WHAT TO WORK ON:
Set down, please, exactly the lines below that run from the line with "obj.matrix_world = world" to the line with "FLOOR_SEEN = (1.05, 1.08, 1.11, 1)", both lines included.

DATA SEGMENT:
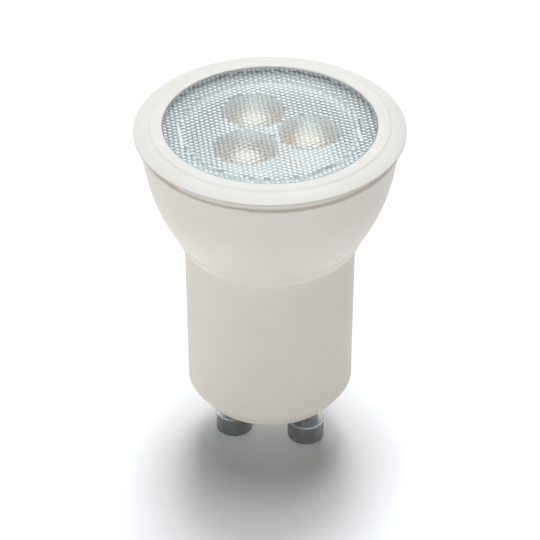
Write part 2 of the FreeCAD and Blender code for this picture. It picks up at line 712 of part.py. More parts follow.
def make_chip(size, z, legs, back):
    """A flat moulded package on the board with legs along both sides, on its front or back."""
    width, height, length = size
    face = BOARD_BACK if back else BOARD_FRONT
    outward = 1 if back else -1
    body_y = sorted((face + outward * LEG_T, face + outward * height))
    span = (z - length / 2, z + length / 2)
    chip = block((-width / 2, width / 2), body_y, span)
    leg_y = sorted((face, face + outward * (height / 2 + LEG_T)))
    foot_y = sorted((face, face + outward * LEG_T))
    for side in (-1, 1):
        for index in range(legs):
            centre = z + ((index + 0.5) / legs - 0.5) * length
            leg_z = (centre - LEG_W / 2, centre + LEG_W / 2)
            knee = side * (width / 2 + LEG_T)
            leg_x = sorted((side * width / 2, knee))
            foot_x = sorted((side * width / 2, side * (width / 2 + LEG_REACH)))
            chip = chip.fuse([block(leg_x, leg_y, leg_z), block(foot_x, foot_y, leg_z)])
    return chip.removeSplitter()


def turned_on_board(shape, z):
    """Lays a piece that was turned about Z onto the board's back, its axis along Y."""
    shape = shape.copy()
    shape.rotate(ORIGIN, FreeCAD.Vector(1, 0, 0), -90)
    return shape.translated(FreeCAD.Vector(0, BOARD_BACK, z))


def make_choke_core():
    core = turned(
        (0, 0),
        (CHOKE_R, 0),
        (CHOKE_R, CHOKE_FLANGE),
        (CHOKE_CORE_R, CHOKE_FLANGE),
        (CHOKE_CORE_R, CHOKE_H - CHOKE_FLANGE),
        (CHOKE_R, CHOKE_H - CHOKE_FLANGE),
        (CHOKE_R, CHOKE_H),
        (0, CHOKE_H),
    )
    return turned_on_board(core, CHOKE_Z)


def make_choke_winding():
    low, high = CHOKE_FLANGE, CHOKE_H - CHOKE_FLANGE
    winding = cylinder(CHOKE_WINDING_R, low, high).cut(cylinder(CHOKE_CORE_R, low, high))
    return turned_on_board(winding, CHOKE_Z)


def make_fuse_resistor():
    """An axial body with swollen ends and two leads bent into the board."""
    half = FUSE_L / 2
    neck_half = FUSE_NECK_L / 2
    body = turned(
        (0, -half),
        (FUSE_R, -half),
        (FUSE_R, FUSE_CAP_L - half),
        (FUSE_NECK_R, -neck_half),
        (FUSE_NECK_R, neck_half),
        (FUSE_R, half - FUSE_CAP_L),
        (FUSE_R, half),
        (0, half),
    )
    body = rounded(body, FUSE_ROUND, (FUSE_R, -half), (FUSE_R, half))
    body.rotate(ORIGIN, FreeCAD.Vector(0, 1, 0), 90)
    y = BOARD_BACK + STAND_OFF + FUSE_R
    body = body.translated(FreeCAD.Vector(0, y, FUSE_Z))
    for side in (-1, 1):
        knee = side * FUSE_SPAN / 2
        start = side * (half - LEAD_R)
        route = [(start, y, FUSE_Z), (knee, y, FUSE_Z), (knee, BOARD_BACK, FUSE_Z)]
        body = body.fuse(lead(route, LEAD_R, WIRE_BEND))
    return body


def make_pin_wire(side):
    x = side * PIN_SPACING / 2
    cup_floor = PIN_TOP - PIN_CUP_DEPTH
    high = PIN_TOP + PIN_WIRE_RISE
    return lead([(x, 0, cup_floor), (x, 0, high), (x, BOARD_FRONT, high)], WIRE_R, WIRE_BEND)


def make_led_wire(index):
    """From the driver board up through the middle holes, then out onto the LED board."""
    x, y = polar(LED_WIRE_AXIS_R, cone_direction(index + 0.5))
    end_x, end_y = polar(LED_WIRE_END_R, cone_direction(index + 0.5))
    high = LED_BOARD_TOP + WIRE_R
    inside = [(x, BOARD_FRONT, LED_WIRE_Z), (x, y, LED_WIRE_Z)]
    route = inside + [(x, y, high), (end_x, end_y, high)]
    return lead(route, WIRE_R, WIRE_BEND)


parts = {
    "contact_pin_left": make_contact_pin(-1),
    "contact_pin_right": make_contact_pin(1),
    "base_barrel": make_base_barrel(),
    "bowl_shell": make_bowl_shell(),
    "front_bezel": make_front_bezel(),
    "lens_plate": make_lens_plate(),
    "heat_sink_cup": make_heat_sink_cup(),
    "insulating_disc": make_insulating_disc(),
    "thermal_pad": make_thermal_pad(),
    "led_board": make_led_board(),
    "led_board_screws": make_led_board_screws(),
    "driver_board": make_driver_board(),
    "smoothing_capacitor": make_smoothing_capacitor(),
    "film_capacitor": make_film_capacitor(),
    "bridge_rectifier": make_chip(RECTIFIER_SIZE, RECTIFIER_Z, legs=2, back=False),
    "driver_chip": make_chip(CHIP_SIZE, CHIP_Z, legs=4, back=True),
    "flyback_diode": make_chip(DIODE_SIZE, DIODE_Z, legs=1, back=True),
    "choke_core": make_choke_core(),
    "choke_winding": make_choke_winding(),
    "fuse_resistor": make_fuse_resistor(),
    "pin_wire_left": make_pin_wire(-1),
    "pin_wire_right": make_pin_wire(1),
    "led_wire_plus": make_led_wire(0),
    "led_wire_minus": make_led_wire(1),
}
for number in range(CONE_COUNT):
    parts[f"led_{number + 1}"] = make_led(number)
    parts[f"led_{number + 1}_phosphor"] = make_led_phosphor(number)

os.makedirs("parts", exist_ok=True)
for name, shape in parts.items():
    print(name, len(shape.Solids), round(shape.Volume, 2), shape.isValid())
    shape.exportStep(f"parts/{name}.step")
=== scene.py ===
import json
import math

import bmesh
import bpy
import numpy as np
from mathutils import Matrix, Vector


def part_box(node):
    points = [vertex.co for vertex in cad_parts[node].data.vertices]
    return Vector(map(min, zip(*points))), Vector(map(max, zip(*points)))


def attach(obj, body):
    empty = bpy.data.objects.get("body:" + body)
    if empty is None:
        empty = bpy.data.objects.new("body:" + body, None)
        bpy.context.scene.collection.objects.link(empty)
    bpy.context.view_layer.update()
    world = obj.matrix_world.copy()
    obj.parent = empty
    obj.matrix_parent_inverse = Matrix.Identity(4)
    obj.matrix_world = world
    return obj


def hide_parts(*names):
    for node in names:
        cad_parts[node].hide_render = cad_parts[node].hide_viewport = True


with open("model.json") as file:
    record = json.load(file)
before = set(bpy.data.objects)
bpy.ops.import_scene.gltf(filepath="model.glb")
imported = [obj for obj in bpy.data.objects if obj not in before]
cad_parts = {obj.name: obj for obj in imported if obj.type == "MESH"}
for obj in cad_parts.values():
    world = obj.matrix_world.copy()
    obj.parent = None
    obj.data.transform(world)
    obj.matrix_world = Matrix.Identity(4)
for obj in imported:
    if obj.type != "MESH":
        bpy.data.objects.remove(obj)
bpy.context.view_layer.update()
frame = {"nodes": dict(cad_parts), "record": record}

MM = 0.001
WHITE = (1, 1, 1, 1)

# Camera, fitted to the photograph: a long lens that looks down on the bulb
CAMERA_AZIMUTH = math.radians(10.25)
CAMERA_ELEVATION = math.radians(35.9)
CAMERA_DISTANCE = 358.5 * MM
CAMERA_TARGET = Vector((0, 0, 27.3 * MM))
CAMERA_LENS = 180.0
CAMERA_SENSOR = 36.0
CAMERA_CLIP = (0.01, 20.0)

# Light: a row of soft lamps from overhead to low behind, with weaker ones in front and beside.
# A lamp is its share of the light on a white surface that faces it, its turn from the camera's
# side (positive to the right), its height above the floor and its width, in degrees.
LAMPS = {
    "overhead": (0.36, 0, 90, 20),
    "behind_overhead": (0.32, 180, 75, 20),
    "behind": (0.26, 168, 59, 26),
    "low_behind": (0.10, 180, 40, 20),
    "front": (0.24, -20, 13, 24),
    "left_side": (0.15, -115, 6, 30),
    "right_side": (0.10, 110, 6, 30),
}

# The floor takes part in the light as a dull white, and is shown as pure white away from the shadow
FLOOR_SIZE = 6.0
FLOOR_BOUNCE = (0.86, 0.85, 0.84, 1)
FLOOR_SEEN = (1.05, 1.08, 1.11, 1)

# Shares of noise between which a material's looks change
NOISE_LOW = 0.3
NOISE_HIGH = 0.7
# A wave texture of scale 1 turns through this many radians over one metre
WAVE_TURN = 20
MOULDED_IOR = 1.5

# The lens's clear plastic: how it bends, blurs and mirrors light, outside and inside
PLASTIC_IOR = 1.49
OUTER_GLOSS = (0.3, 0.34)
INNER_BLUR = 0.12
INNER_GLOSS = 0.5
INNER_SHINE = (0.5, 0.51, 0.52, 1)

# The lens plate's moulded beads: a lattice of small domes
BEAD_PITCH = 0.708 * MM
BEAD_RADIUS = 0.9 * MM
BEAD_TURN = math.radians(47)
BEAD_STEPS = 4
# From a bead's centre to the places where three beads meet
CORNER_REACH = BEAD_PITCH / math.sqrt(3)
# The lattice's two steps are not square to each other, so more of them are needed to fill a circle
SKEW_MARGIN = 1.2

# The lens plate has a flange, a ring rib and three cones behind it, as the solid has them
lens_low, lens_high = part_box("lens_plate")
LENS_FACE = lens_high.z
LENS_FACE_R = 13.7 * MM
LENS_FLANGE_R = lens_high.x
LENS_BACK = LENS_FACE - 1.6 * MM
FLANGE_TOP = 49.54 * MM
RIB_R = 11.6 * MM
RIB_HALF_W = 0.3 * MM
RIB_LOW = LENS_BACK - 1.3 * MM
CONE_LOW = lens_low.z
CONE_AXIS_R = 5.05 * MM
CONE_TOP_R = 4.15 * MM
CONE_WAIST_R = 3.7 * MM
CONE_END_R = 2.55 * MM
WELL_TOP_R = 1.65 * MM
WELL_R = 1.85 * MM
WELL_DEPTH = 2.9 * MM
WELL_BULGE = 0.5 * MM
CONE_COUNT = 3
CONE_TURN = math.radians(4.6)
CONE_OVERLAP = 0.8 * MM
CONE_STEPS = 20
CONE_SEGMENTS = 96
WELL_STEPS = 8
# Edges that bend more than this angle stay crisp, and heights this close count as the same
SHARP_ANGLE = math.radians(30)
CLOSE = 0.01 * MM


def colour(red, green, blue):
    """A colour written as the 0 to 255 values that it shows on screen."""
    linear = []
    for value in (red, green, blue):
        part = value / 255
        linear.append(part / 12.92 if part <= 0.04045 else ((part + 0.055) / 1.055) ** 2.4)
    return (*linear, 1)


def grey(share):
    """A plain share, held as a colour."""
    return (share, share, share, 1)


CLEAR_TINT = colour(248, 252, 252)
SHADOW_TINT = colour(242, 244, 245)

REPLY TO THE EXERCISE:
    obj.matrix_world = world
    return obj


def hide_parts(*names):
    for node in names:
        cad_parts[node].hide_render = cad_parts[node].hide_viewport = True


with open("model.json") as file:
    record = json.load(file)
before = set(bpy.data.objects)
bpy.ops.import_scene.gltf(filepath="model.glb")
imported = [obj for obj in bpy.data.objects if obj not in before]
cad_parts = {obj.name: obj for obj in imported if obj.type == "MESH"}
for obj in cad_parts.values():
    world = obj.matrix_world.copy()
    obj.parent = None
    obj.data.transform(world)
    obj.matrix_world = Matrix.Identity(4)
for obj in imported:
    if obj.type != "MESH":
        bpy.data.objects.remove(obj)
bpy.context.view_layer.update()
frame = {"nodes": dict(cad_parts), "record": record}

MM = 0.001
WHITE = (1, 1, 1, 1)

# Camera, fitted to the photograph: a long lens that looks down on the bulb
CAMERA_AZIMUTH = math.radians(10.25)
CAMERA_ELEVATION = math.radians(35.9)
CAMERA_DISTANCE = 358.5 * MM
CAMERA_TARGET = Vector((0, 0, 27.3 * MM))
CAMERA_LENS = 180.0
CAMERA_SENSOR = 36.0
CAMERA_CLIP = (0.01, 20.0)

# Light: a row of soft lamps from overhead to low behind, with weaker ones in front and beside.
# A lamp is its share of the light on a white surface that faces it, its turn from the camera's
# side (positive to the right), its height above the floor and its width, in degrees.
LAMPS = {
    "overhead": (0.36, 0, 90, 20),
    "behind_overhead": (0.32, 180, 75, 20),
    "behind": (0.26, 168, 59, 26),
    "low_behind": (0.10, 180, 40, 20),
    "front": (0.24, -20, 13, 24),
    "left_side": (0.15, -115, 6, 30),
    "right_side": (0.10, 110, 6, 30),
}

# The floor takes part in the light as a dull white, and is shown as pure white away from the shadow
FLOOR_SIZE = 6.0
FLOOR_BOUNCE = (0.86, 0.85, 0.84, 1)
FLOOR_SEEN = (1.05, 1.08, 1.11, 1)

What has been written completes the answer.